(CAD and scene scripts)
● ● ● ● ● ● ●

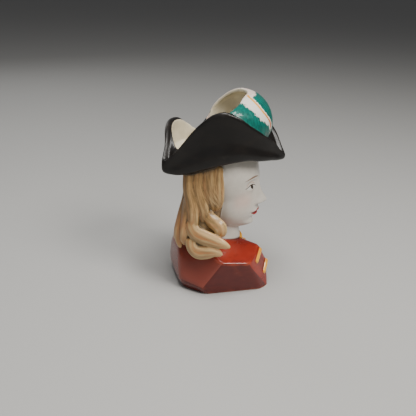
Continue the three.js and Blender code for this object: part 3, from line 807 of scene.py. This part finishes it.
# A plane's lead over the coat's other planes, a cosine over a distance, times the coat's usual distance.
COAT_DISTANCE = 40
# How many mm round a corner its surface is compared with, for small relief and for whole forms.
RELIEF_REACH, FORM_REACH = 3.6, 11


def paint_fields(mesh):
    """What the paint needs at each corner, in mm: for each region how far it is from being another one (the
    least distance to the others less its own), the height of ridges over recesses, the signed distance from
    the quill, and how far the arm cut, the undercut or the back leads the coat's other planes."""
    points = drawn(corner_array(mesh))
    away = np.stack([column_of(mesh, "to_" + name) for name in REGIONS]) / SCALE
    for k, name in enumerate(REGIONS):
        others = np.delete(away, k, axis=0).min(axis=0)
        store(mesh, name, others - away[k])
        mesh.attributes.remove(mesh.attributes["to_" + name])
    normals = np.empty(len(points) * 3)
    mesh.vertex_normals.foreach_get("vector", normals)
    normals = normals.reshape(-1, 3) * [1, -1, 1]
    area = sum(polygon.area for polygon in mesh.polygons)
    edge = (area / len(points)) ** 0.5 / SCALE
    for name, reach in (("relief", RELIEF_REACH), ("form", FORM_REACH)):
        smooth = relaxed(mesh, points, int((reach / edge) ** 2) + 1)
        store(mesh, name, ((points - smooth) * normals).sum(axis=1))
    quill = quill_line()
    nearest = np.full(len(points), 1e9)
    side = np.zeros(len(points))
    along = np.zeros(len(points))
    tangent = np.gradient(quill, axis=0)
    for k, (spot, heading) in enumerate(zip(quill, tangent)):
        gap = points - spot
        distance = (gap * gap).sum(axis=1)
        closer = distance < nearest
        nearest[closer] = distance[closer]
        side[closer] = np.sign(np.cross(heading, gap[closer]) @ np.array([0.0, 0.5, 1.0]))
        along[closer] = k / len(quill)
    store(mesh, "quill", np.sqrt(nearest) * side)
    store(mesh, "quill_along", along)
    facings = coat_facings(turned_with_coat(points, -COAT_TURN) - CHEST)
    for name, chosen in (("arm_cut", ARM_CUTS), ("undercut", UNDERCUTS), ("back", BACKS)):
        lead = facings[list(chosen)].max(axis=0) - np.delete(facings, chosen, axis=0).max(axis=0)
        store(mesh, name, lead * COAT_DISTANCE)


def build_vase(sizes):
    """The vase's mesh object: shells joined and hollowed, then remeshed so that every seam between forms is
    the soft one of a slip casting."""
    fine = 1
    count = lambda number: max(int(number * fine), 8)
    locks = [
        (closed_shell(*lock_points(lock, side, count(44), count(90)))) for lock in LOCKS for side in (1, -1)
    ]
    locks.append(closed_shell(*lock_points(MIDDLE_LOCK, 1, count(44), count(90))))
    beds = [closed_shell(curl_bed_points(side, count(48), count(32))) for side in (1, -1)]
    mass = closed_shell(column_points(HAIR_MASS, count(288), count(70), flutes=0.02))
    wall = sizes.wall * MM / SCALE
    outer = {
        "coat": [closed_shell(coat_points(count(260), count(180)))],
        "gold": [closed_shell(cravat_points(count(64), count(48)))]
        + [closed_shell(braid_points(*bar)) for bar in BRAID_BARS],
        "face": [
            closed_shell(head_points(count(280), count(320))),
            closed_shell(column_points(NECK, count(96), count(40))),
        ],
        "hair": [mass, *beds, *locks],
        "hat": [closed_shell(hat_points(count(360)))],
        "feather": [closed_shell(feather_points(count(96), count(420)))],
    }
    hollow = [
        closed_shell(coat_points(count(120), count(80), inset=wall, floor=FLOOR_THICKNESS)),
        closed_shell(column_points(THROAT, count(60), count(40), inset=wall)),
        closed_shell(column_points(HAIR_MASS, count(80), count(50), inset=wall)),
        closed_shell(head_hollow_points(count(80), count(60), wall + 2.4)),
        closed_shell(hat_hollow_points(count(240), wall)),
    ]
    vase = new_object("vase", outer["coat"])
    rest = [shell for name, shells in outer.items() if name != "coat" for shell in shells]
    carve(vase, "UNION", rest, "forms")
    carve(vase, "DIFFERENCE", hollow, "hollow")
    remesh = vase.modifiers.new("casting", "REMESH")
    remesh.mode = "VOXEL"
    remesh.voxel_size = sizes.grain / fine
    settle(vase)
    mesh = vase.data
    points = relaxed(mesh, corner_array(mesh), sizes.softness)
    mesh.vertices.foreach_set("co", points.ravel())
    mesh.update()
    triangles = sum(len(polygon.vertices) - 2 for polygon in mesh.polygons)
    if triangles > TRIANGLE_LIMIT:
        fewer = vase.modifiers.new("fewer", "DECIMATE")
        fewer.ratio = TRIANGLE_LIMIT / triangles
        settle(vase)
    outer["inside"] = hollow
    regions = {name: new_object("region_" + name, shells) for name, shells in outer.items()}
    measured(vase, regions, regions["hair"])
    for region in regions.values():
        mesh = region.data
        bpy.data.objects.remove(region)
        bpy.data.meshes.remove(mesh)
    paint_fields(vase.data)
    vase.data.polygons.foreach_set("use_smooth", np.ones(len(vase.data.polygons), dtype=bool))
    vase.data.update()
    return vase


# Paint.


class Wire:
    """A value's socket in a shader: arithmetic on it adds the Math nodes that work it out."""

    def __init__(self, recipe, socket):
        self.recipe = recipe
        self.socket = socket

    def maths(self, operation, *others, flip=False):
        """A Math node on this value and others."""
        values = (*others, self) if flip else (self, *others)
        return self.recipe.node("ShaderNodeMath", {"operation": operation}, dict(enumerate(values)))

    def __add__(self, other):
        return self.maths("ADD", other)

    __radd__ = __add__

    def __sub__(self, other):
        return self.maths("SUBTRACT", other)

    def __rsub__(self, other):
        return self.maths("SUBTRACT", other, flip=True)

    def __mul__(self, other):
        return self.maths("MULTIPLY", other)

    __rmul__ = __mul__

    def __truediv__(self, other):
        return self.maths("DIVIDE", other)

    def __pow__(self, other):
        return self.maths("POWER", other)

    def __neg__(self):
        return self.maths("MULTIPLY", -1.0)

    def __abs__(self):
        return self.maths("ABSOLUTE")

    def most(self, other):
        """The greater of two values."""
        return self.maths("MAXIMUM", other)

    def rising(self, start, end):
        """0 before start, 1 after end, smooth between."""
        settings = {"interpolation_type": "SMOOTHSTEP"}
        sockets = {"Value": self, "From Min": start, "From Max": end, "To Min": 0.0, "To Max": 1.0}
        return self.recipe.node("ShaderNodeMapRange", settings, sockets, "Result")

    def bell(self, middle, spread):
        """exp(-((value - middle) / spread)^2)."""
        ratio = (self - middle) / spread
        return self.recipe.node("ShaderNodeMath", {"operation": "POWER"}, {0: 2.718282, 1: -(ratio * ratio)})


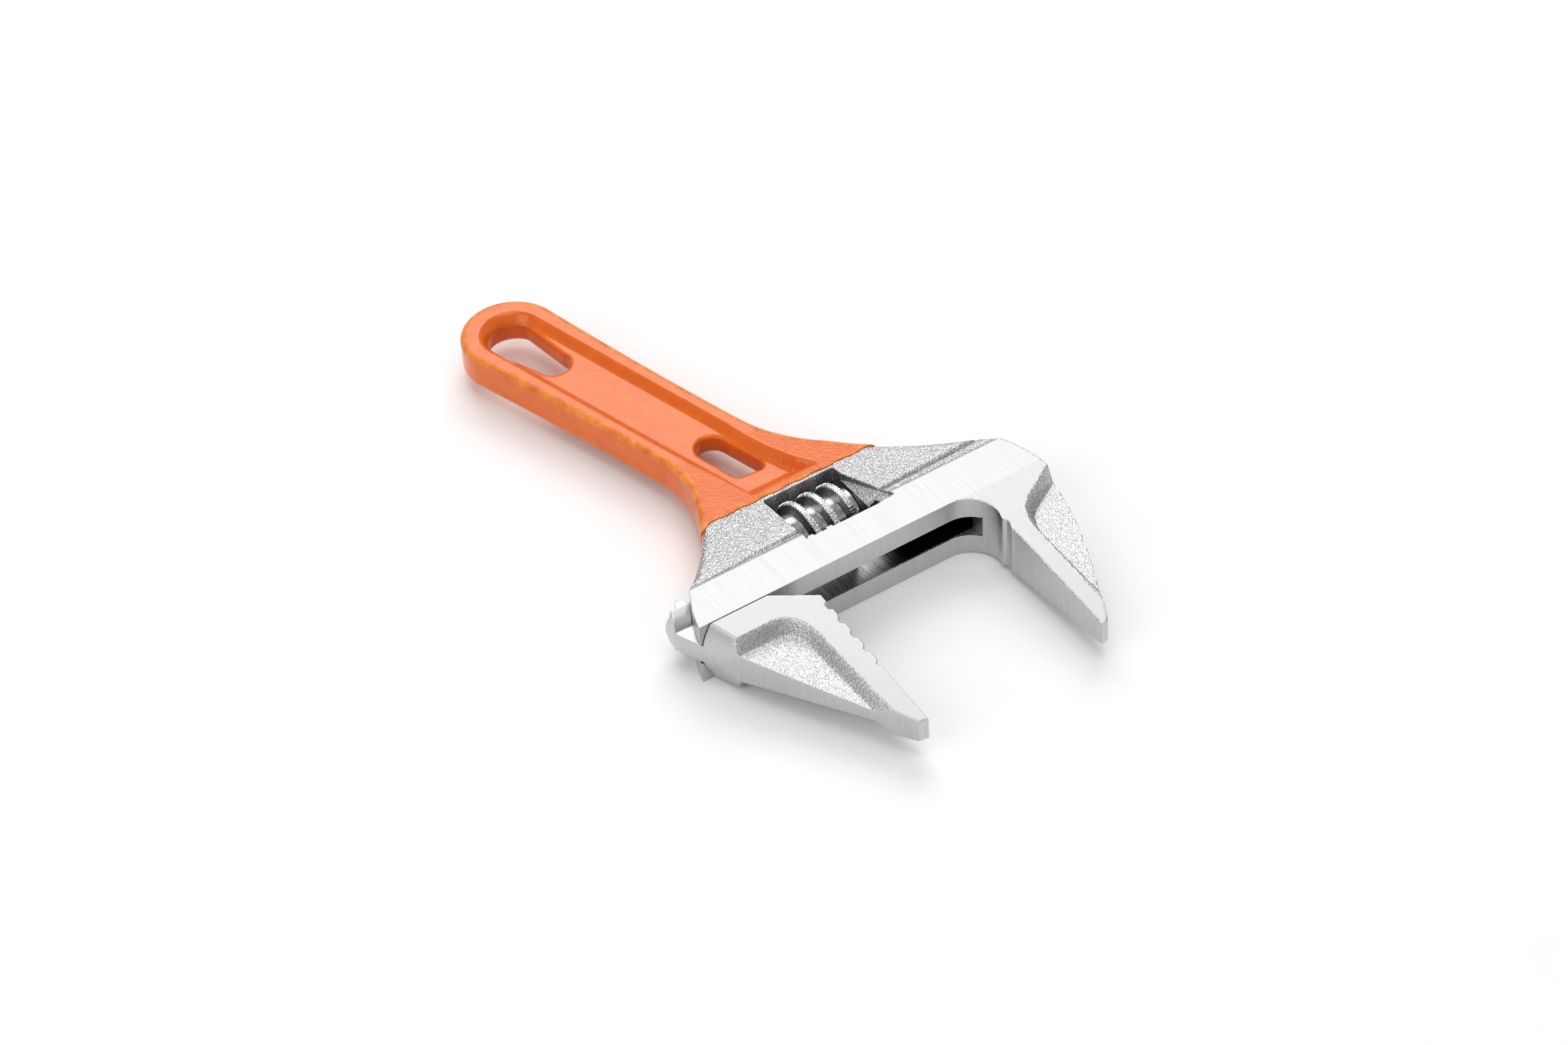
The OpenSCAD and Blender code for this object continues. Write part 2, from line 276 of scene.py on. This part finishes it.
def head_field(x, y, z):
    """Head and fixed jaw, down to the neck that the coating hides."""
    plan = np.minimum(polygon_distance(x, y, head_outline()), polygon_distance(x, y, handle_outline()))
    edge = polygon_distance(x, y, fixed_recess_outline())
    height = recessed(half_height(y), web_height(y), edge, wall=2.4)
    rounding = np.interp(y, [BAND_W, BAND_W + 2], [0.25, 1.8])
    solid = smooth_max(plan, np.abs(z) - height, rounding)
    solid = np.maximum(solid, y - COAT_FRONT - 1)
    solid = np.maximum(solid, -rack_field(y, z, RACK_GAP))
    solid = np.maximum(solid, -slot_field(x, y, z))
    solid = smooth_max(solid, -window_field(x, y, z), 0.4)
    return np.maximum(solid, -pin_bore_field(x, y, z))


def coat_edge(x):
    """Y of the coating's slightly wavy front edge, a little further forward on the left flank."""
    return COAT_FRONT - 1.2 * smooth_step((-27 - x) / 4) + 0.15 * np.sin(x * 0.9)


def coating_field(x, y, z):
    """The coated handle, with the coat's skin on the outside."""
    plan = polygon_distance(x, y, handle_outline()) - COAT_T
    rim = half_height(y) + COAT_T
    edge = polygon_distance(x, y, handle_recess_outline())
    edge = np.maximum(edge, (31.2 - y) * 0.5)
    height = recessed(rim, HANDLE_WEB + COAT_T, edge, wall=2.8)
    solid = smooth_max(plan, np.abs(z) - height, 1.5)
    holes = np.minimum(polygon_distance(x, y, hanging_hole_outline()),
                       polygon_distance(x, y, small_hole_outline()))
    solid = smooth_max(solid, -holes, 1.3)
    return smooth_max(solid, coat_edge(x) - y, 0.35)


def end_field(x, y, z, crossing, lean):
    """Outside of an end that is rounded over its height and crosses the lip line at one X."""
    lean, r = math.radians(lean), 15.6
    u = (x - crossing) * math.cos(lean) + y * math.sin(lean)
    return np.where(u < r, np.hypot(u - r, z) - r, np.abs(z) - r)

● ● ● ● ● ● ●

- **WHAT TO WORK ON**
Quote every line from the beginning of the entries up to and including the line that contains "RELIEF_REACH, FORM_REACH = 3.6, 11".

- **RESPONSE**
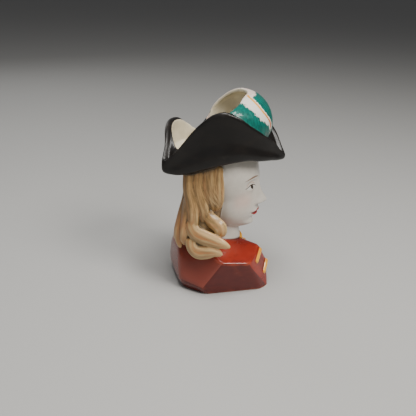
Continue the three.js and Blender code for this object: part 3, from line 807 of scene.py. This part finishes it.
# A plane's lead over the coat's other planes, a cosine over a distance, times the coat's usual distance.
COAT_DISTANCE = 40
# How many mm round a corner its surface is compared with, for small relief and for whole forms.
RELIEF_REACH, FORM_REACH = 3.6, 11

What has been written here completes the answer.